Capítulo 3
"Un nuevo día llego, y apenas me pude levantar mi mente no paraba de pensar. Ese despertar en el suelo del cuarto de mis hijos fue más que una simple caída… fue como si alguien encendiera una luz en medio del desorden. A veces, cuando el presente duele o pesa, los recuerdos regresan sin pedir permiso, trayendo consigo todo lo que creímos haber superado. Así, sin darme cuenta, volví atrás… a ese año en que todo empezó. El 2013. A los días en que tomamos decisiones sin saber cuánto nos cambiarían. Y es ahí donde quiero seguir contándote…
Todo iba muy bien…
Y pensé que la conocía.
Incluso cuando alguien me preguntaba por su carácter o lo caprichosa que podía ser, mi respuesta siempre fue:
“Yo ya la conozco.”
Qué gran mentira.
Hoy sé que uno jamás termina de conocer a una persona.

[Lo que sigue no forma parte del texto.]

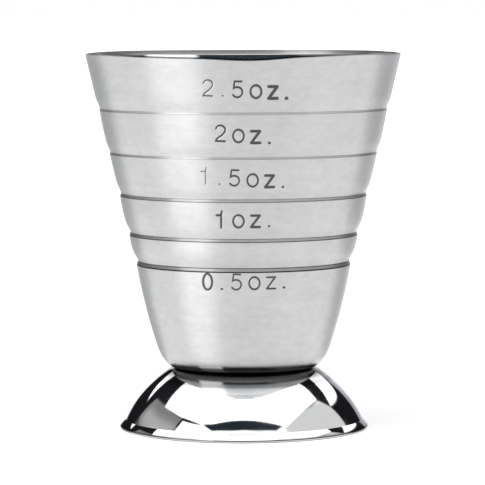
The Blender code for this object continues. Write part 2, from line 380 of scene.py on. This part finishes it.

Era un pequeño detalle, lo conocía… pero no a ese nivel, teníamos diferencias pero no a ese nivel.
Y un día explotó.
Fue la primera discusión.
La primera pelea fuerte.
Resultado: dos heridos.
El culpable: el licor… y la falta de comunicación.
Yo ya la había visto tomada, un poco ebria tal vez…
Pero nunca como esa noche.
Ya no era ella.
Parecía otra persona.
Alguien muy diferente.
Las huellas de esa pelea quedaron marcadas en mis manos.
Aquellos rasguños… son un recuerdo imborrable de nuestra primera guerra.
Desde ese día, algo se rompió en mí.
Mi mente nunca lo olvidó, aunque mi boca dijera que perdonaba.
Y sí, hubo solución… por un tiempo.
Pero volvió a pasar.
Otra vez bajo los efectos del alcohol, otra pelea.
Otra vez las manos que antes se abrazaban… se lastimaban.
La confianza empezó a desmoronarse.
Las reglas que nos pusimos se rompieron.
Y esta vez fui yo quien falló.
Falté a mi hogar por culpa del bendito alcohol.
Y eso solo empeoró lo que ya estaba mal.
Parecía buena idea separarnos, que cada uno siguiera su camino…
Pero no lo hicimos.
Seguimos juntos.
Por inercia.
Por miedo.
O tal vez por costumbre.
Se volvió normal:
Días fallaba yo.
Días fallaba ella.
Y siempre, culpábamos a la botella.
Fueron tantas peleas…
Que el amor pareció haber desaparecido por completo.
Pero había una cláusula que ninguno se atrevía a romper:
la fidelidad.
Acordamos que si uno de los dos era sorprendido en un acto de infidelidad…
sería expulsado del hogar y esa sería la única regla que haría que nos separemos si la rompíamos.
Así lo pactamos.
Vivíamos entre ruinas emocionales.
Nuestros corazones estaban muy dañados.
Y aunque ante las cámaras disimulábamos con sonrisas y abrazos…
nuestra relación ya se había ido al carajo.
No sé cuántas peleas fueron en total.
Pero puedo decir con certeza que hubo una que nos puso los pies sobre la tierra, o hacíamos algo por nuestra familia o esto prácticamente llegaba a su final.
La sabiduría de algunas personas mayores nos ayudó.
Nos impulsaron a buscar ayuda profesional.
Y así llegó la terapia de pareja.
Recuerdo perfectamente lo que dijo la psicóloga en la primera sesión:
“Ustedes díganme si de verdad van a luchar por su relación y su familia… o mejor no me hagan perder el tiempo.”
Duro.
Directo.
Quizá fuera de lugar.
Pero fueron las palabras que necesitábamos escuchar.
Los meses siguientes fueron difíciles.
Cada tarea, cada ejercicio… era un reto emocional.
Pero el tiempo pasó.
Y la terapia terminó.
Crecimos.
Aprendimos.
Nos entendimos como nunca antes.
La dedicación que cada uno ponía en su parte del proceso…
era la prueba de que aún queríamos luchar por nuestra familia.
Pasaron los días…
Y ambos cambiamos tanto, que a veces ya no recordaba cómo empezó todo.
Ese sentimiento, ese fuego poco a poco se volvió a encender y crecía poco a poco una vez más
Ahora, era momento de dar un paso más:
formalizar lo que habíamos reconstruido.
Vivíamos juntos, ya varios años pero no estábamos casados, ni civil ni por la iglesia.
Y ese sería nuestro siguiente tema a resolver.
Nuestra siguiente etapa como pareja.